According to Alexander Pakhomov, the formation of the “AKPP Club” is a timely and necessary event: “No guild consolidation will help you fight objective market laws, of course. However, various professional associations are very useful in enabling companies to enlarge their scope and gain new knowledge, fueling their growth. Solving big tasks together has always been cheaper and more efficient for each participant. And the narrower the specialization of the association is, the more successfully it will overcome problems that arise”.
Diligence managers and employees attended the Russian Rally Cup and Championship series that were held in St.-Petersburg neighbourhoods and Karelia. In some cases they even shut down for the day and the whole staff left for the rally to take some rest and support the athletes they knew. Quite often their clients joined in too.
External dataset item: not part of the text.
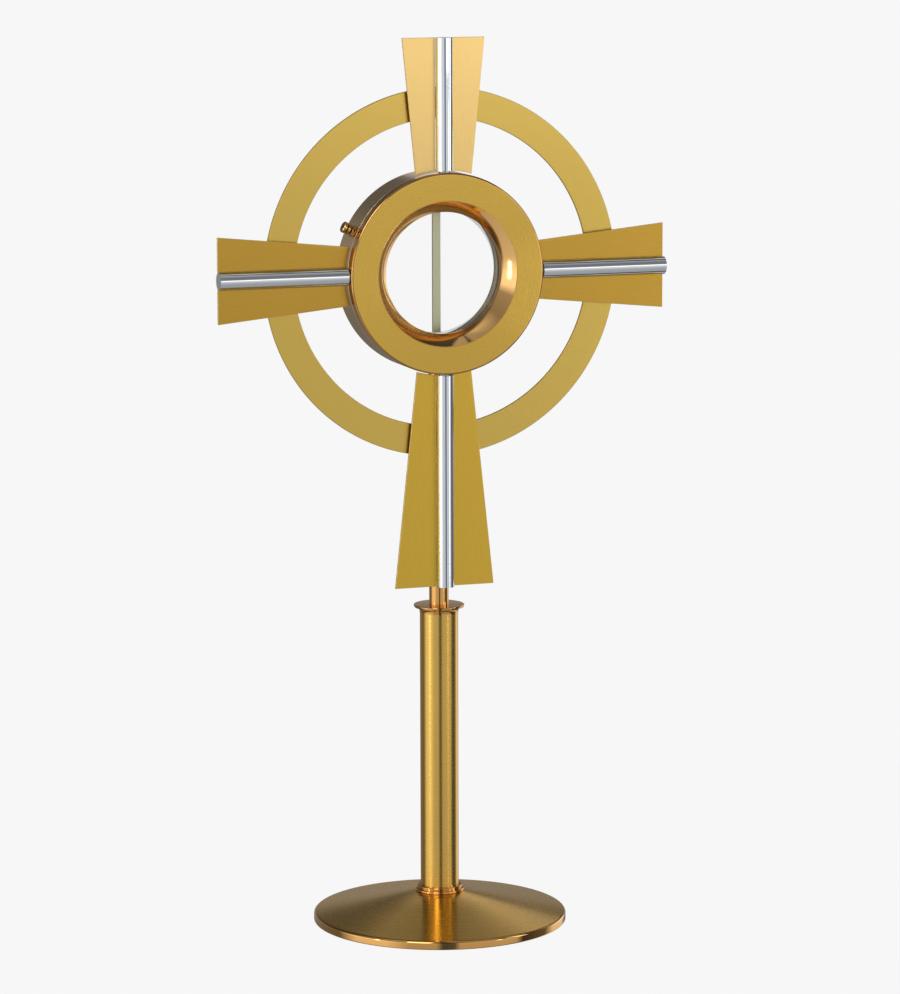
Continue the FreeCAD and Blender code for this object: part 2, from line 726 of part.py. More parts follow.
def hinge_and_catch():
    """Hinge leaf and pin on the luna's flange, and the beaded catch on the other side."""
    foot_block = block("case_leaf_foot", D.leaf_inside, D.leaf_outside, D.flange_front, D.flange_back,
                       D.window_z - D.knuckle_half, D.window_z + D.knuckle_half)
    knuckle = hinge_rod("case_knuckle", D.knuckle_radius, -D.knuckle_half, D.knuckle_half)
    web = block("case_leaf_web", D.hinge_x, D.leaf_outside, D.flange_front, D.hinge_y,
                D.window_z - D.knuckle_half, D.window_z + D.knuckle_half)
    room = block("case_leaf_room", D.hinge_x - D.knuckle_radius, D.leaf_outside + 1,
                 D.flange_back, D.hinge_y + D.knuckle_radius,
                 D.window_z - D.knuckle_gap_half, D.window_z + D.knuckle_gap_half)
    keep(cut(
        "hinge_leaf_case",
        fused("case_leaf_body", foot_block, web, knuckle),
        rod_y("case_leaf_cope", D.flange_radius, D.flange_front - 1, D.flange_back + 1),
        hinge_rod("case_knuckle_gap", D.knuckle_room, -D.knuckle_gap_half, D.knuckle_gap_half),
        hinge_rod("case_knuckle_bore", D.pin_radius, -D.knuckle_half - 1, D.knuckle_half + 1),
        room,
    ))
    pin = hinge_rod("pin_shank", D.pin_radius, -D.knuckle_half, D.knuckle_half)
    low_head = hinge_rod("pin_low_head", D.pin_head_radius, -D.knuckle_half - D.pin_head, -D.knuckle_half)
    high_head = hinge_rod("pin_high_head", D.pin_head_radius, D.knuckle_half, D.knuckle_half + D.pin_head)
    keep(fused("hinge_pin", pin, low_head, high_head))
    heights = (D.window_z - D.catch_half_height, D.window_z + D.catch_half_height)
    strip_foot = block("catch_foot", D.catch_outside, D.catch_foot_inside,
                       D.flange_front, D.flange_back, *heights)
    leaf = block("catch_leaf", D.catch_outside, D.catch_leaf_inside, D.flange_front, D.catch_back, *heights)
    cope = rod_y("catch_cope", D.flange_radius, D.flange_front - 1, D.flange_back + 1)
    bead = doc.addObject("Part::Sphere", "catch_bead")
    tie(bead, Radius=D.bead_radius)
    place(bead, D.bead_x, D.hinge_y, D.window_z)
    keep(fused("door_catch", cut("catch_strip", strip_foot, cope), leaf, bead))


def door():
    """Glazed ring that closes the luna from behind, its pane and knob, and its hinge leaf."""
    body = turned("door_ring", ABOUT_Y, [
        (D.door_bore, D.door_front),
        (D.door_radius, D.door_front),
        (D.door_radius, D.door_back - D.door_edge),
        (D.door_radius - D.door_edge, D.door_back),
        (D.door_bore, D.door_back),
        (D.door_bore, D.pane_back),
        (D.pane_radius, D.pane_back),
        (D.pane_radius, D.pane_front),
        (D.door_bore, D.pane_front),
    ])
    keep(place(body, z=D.window_z))
    keep(disc("door_glass", D.pane_radius, D.pane_front, D.pane_back))
    knob = turned("door_knob", ABOUT_Y, [
        (0, 0),
        (D.knob_foot_radius, 0),
        (D.knob_foot_radius, D.knob_foot),
        (D.knob_stalk_radius, D.knob_stalk_foot),
        (D.knob_stalk_radius, D.knob_stalk_end),
        (D.knob_ball_lower, D.knob_ball_foot),
        (D.knob_radius, D.knob_ball_mid),
        (D.knob_ball_upper, D.knob_ball_top),
        (0, D.knob_end),
    ])
    keep(place(knob, D.knob_x, D.door_back, D.window_z))
    leaf = block("door_leaf", D.leaf_inside, D.hinge_x, D.door_leaf_front, D.door_leaf_back,
                 D.window_z - D.door_knuckle_half, D.window_z + D.door_knuckle_half)
    knuckle = hinge_rod("door_knuckle", D.knuckle_radius, -D.door_knuckle_half, D.door_knuckle_half)
    keep(cut(
        "hinge_leaf_door",
        fused("door_leaf_body", leaf, knuckle),
        rod_y("door_leaf_cope", D.door_radius, D.door_front - 1, D.door_back + 1),
        hinge_rod("door_knuckle_bore", D.door_knuckle_bore, -D.knuckle_gap_half, D.knuckle_gap_half),
    ))


fill_sheet()
foot()
stem()
neck()
drum()
thumb_screw()
arms()
halo()
backbone()
luna()
hinge_and_catch()
door()
doc.recompute()

for item in doc.Objects:
    if "Invalid" in item.State or "Error" in item.State:
        raise ValueError(f"{item.Label} did not build: {item.State}")
for item in nodes:
    if item.Shape.isNull() or not item.Shape.isValid() or not item.Shape.Solids:
        raise ValueError(f"{item.Label} has no valid solid")

os.makedirs("parts", exist_ok=True)
for item in nodes:
    item.Shape.exportStep(f"parts/{item.Label}.step")
print(f"{len(nodes)} sub-parts written")
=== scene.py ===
import math

import bpy
from mathutils import Matrix, Vector


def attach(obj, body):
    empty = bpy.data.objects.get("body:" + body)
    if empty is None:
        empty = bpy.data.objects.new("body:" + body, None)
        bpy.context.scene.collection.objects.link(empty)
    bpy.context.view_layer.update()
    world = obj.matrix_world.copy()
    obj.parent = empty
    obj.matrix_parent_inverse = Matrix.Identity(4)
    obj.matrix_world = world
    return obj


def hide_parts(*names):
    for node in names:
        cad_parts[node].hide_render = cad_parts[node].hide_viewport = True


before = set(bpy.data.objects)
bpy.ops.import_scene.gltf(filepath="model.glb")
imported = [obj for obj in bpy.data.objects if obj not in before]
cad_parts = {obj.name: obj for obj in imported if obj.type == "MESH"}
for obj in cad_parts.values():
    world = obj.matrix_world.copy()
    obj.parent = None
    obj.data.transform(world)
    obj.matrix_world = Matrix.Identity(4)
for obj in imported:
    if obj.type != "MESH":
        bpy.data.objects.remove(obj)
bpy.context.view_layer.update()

MM = 0.001

# shapes: mm and degrees
WINDOW_Z = 451.5
THUMB_Y = -7.5
THUMB_LEAN = 64.5
STEM_RADIUS = 13.15
STEM_BORE = 11.7
STEM_TOP = 216.2
BEZEL_FRONT = -21.75
BEZEL_BACK = -13.45
LATHE_SEGMENTS = 288
LATHE_SHARP_ANGLE = 32

# camera: degrees and mm, and the focal length as a share of the picture's height
CAMERA_AZIMUTH = 18.673
CAMERA_ELEVATION = 9.049
CAMERA_ROLL = -0.134
CAMERA_DISTANCE = 2911.35
CAMERA_TARGET = (5.257, -8.7, 297.41)
FOCAL_SHARE = 4265.95 / 994
SENSOR = 36.0

# colours, linear
# the arm plates' gold in lit and shaded copies: painted darker as shade on the side arms, lighter on the
# lower arm, painted paler as light on the top arm
SIDE_PLATE_SHADED_GOLD = (0.60, 0.355, 0.056)
LOWER_PLATE_HALF_LIT_GOLD = (0.74, 0.475, 0.066)
TOP_PLATE_LIT_GOLD = (0.93, 0.64, 0.235)
RING_GOLD = (0.72, 0.50, 0.115)
FACE_GOLD = (0.70, 0.45, 0.085)
BARREL_GOLD = (0.78, 0.56, 0.29)
BASE_GOLD = (0.78, 0.46, 0.085)
STEM_GOLD = (0.78, 0.49, 0.12)
POLISHED_GOLD = (0.80, 0.44, 0.14)
PALE_GOLD = (0.92, 0.66, 0.27)
BEVEL_GOLD = (0.84, 0.50, 0.19)
# the polished gold darkened throughout, as painted shade on the bezel's band
BAND_SHADED_GOLD = (0.62, 0.34, 0.11)
CHROME = (0.80, 0.83, 0.87)
STEEL = (0.52, 0.52, 0.53)
IRON = (0.07, 0.07, 0.075)
STAY = (0.62, 0.61, 0.42)
GLASS = (0.66, 0.75, 0.72)
ACRYLIC = (0.50, 0.64, 0.60)
FELT = (0.03, 0.07, 0.04)

# brushing: noise cells per metre along, across and down into the metal, and cells round a turned piece
ALONG_GRAIN = 60
ACROSS_GRAIN = 5200
INTO_GRAIN = 400
ROUND_GRAIN = 1.6
ACROSS_TURNING = 0.25
BUMP_DISTANCE = 0.00004
LOWEST_ROUGHNESS = 0.03

# room light: brightness round the room, where 0.5 is the front, 0.25 the left and 0.75 the right
AROUND = [
    (0.0, 0.24), (0.16, 0.16), (0.22, 1.0), (0.31, 1.0), (0.37, 0.55), (0.44, 0.56),
    (0.455, (0.08, 0.10, 0.14)), (0.487, (0.11, 0.13, 0.17)), (0.50, 0.58), (0.585, 0.60),
    (0.62, 0.64), (0.655, 0.60), (0.675, (0.05, 0.06, 0.09)), (0.76, 0.14), (0.80, 0.95),
    (0.86, 0.90), (0.89, 0.20), (1.0, 0.24)]
# and brightness by height, where 0 is straight down, 0.5 level and 1 straight up
UPWARD = [(0.0, 0.42), (0.32, 0.58), (0.44, 0.88), (0.475, 1.0), (0.58, 1.0), (0.66, 0.30),
          (0.85, 0.22), (1.0, 0.6)]
ROOM_STRENGTH = 1.34
SEEN_BACKDROP = 0.93
SEEN_FLOOR = 0.922
FLOOR_LIGHT = 0.40
FLOOR_GREY = 0.02
FLOOR_RADIUS = 0.62
FLOOR_SIDES = 128

# softboxes: place, target, width and height in metres, and power in watts
SOFTBOXES = [
    ("key_softbox", (-1.3, -1.6, 1.7), (0, 0, 0.35), 0.9, 1.2, 14),
    ("side_softbox", (1.6, -0.9, 0.9), (0, 0, 0.35), 0.4, 1.4, 3),
    ("back_softbox", (0.7, 1.7, 0.95), (0, 0, 0.05), 0.7, 0.5, 0.7),
    ("left_strip", (-1.42, -0.37, 0.25), (0, 0, 0.45), 0.10, 0.5, 0.9),
    ("front_strip", (0.88, -1.21, 0.22), (0, 0, 0.45), 0.12, 0.5, 0.4),
    ("top_softbox", (0.30, -0.75, 0.60), (0, 0, 0.60), 0.5, 0.12, 0.16)]


# --- materials ----------------------------------------------------------------------------------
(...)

At the end of 1999, I realized that the company was already firmly established and I finally had an opportunity to realize my engineering aspirations. Vadim Fersman was the initiator, he also took on leadership in designing and constructing sports engines for rally. We restored the motor stand that was given to us by Alexander Yuryevich Mezernitsky, who literally saved it from demolition in an experimental department of the Central Research Diesel Institute when it was on the verge of closing down. Then we invited three rally crews as a team that would use our engines at competitions. In their first season of 2001, the team won several Russian Cup and Championship stages. As for individual competitions, our athletes also repeatedly became champions and prizewinners. Our engines were good indeed. During the six years of participating in motor racing in the smallest class of 1400 cc, Andrey Buneyev won the Russian Cup, Alexey Malakhov and Alexey Aleksandrov became the championship runner-ups. All our athletes have fulfilled the norms and requirements of the Master of Sports and Candidate Master of Sports. But the main achievement for our company is the new friends that have been with us for many years, and the top specialists who have come to work for us. Aleksandr Alekseyev was working for our company for quite a long period of time, and now his pilot Sergey Serebrennikov is our technical director. Sports mechanics Alexander Gorsky and Dmitry Kudryavtsev are still working here as technical professionals. Elvira Nefedyeva is one of the most experienced and highly-qualified spare parts specialists.
Accounting and monitoring
The treadbare formula that we kept hearing ever since school-days – “Socialism means accounting and monitoring” -proved to be true for capitalism as well. As Diligence was coming into its own, the company turnover was growing, as well as its staff number. It was time to introduce automation of business processes, and at the beginning of 1999, the Diligence workflow was transferred to the Autorest software application. It was specially written by one of the clients – Alexey Nevinsky, who later became the company’s partner. “This computer program was so good, reliable and easy-to-use that we kept using it all the way till 2012, when due to the new market conditions we were forced to switch over to more advanced software. When it was time to find new information technologies and solutions for the growing company, we invited Alexey again, and we’re still working together”, – the Diligence founder says. The Autorest application gave place to the 1C: Enterprise 8 system. Utilizing it was not so easy, but the result was worth it – this software complex can be adopted to any technological chain, which is very important, because the workflow system must be consistent with the internal structure of the company.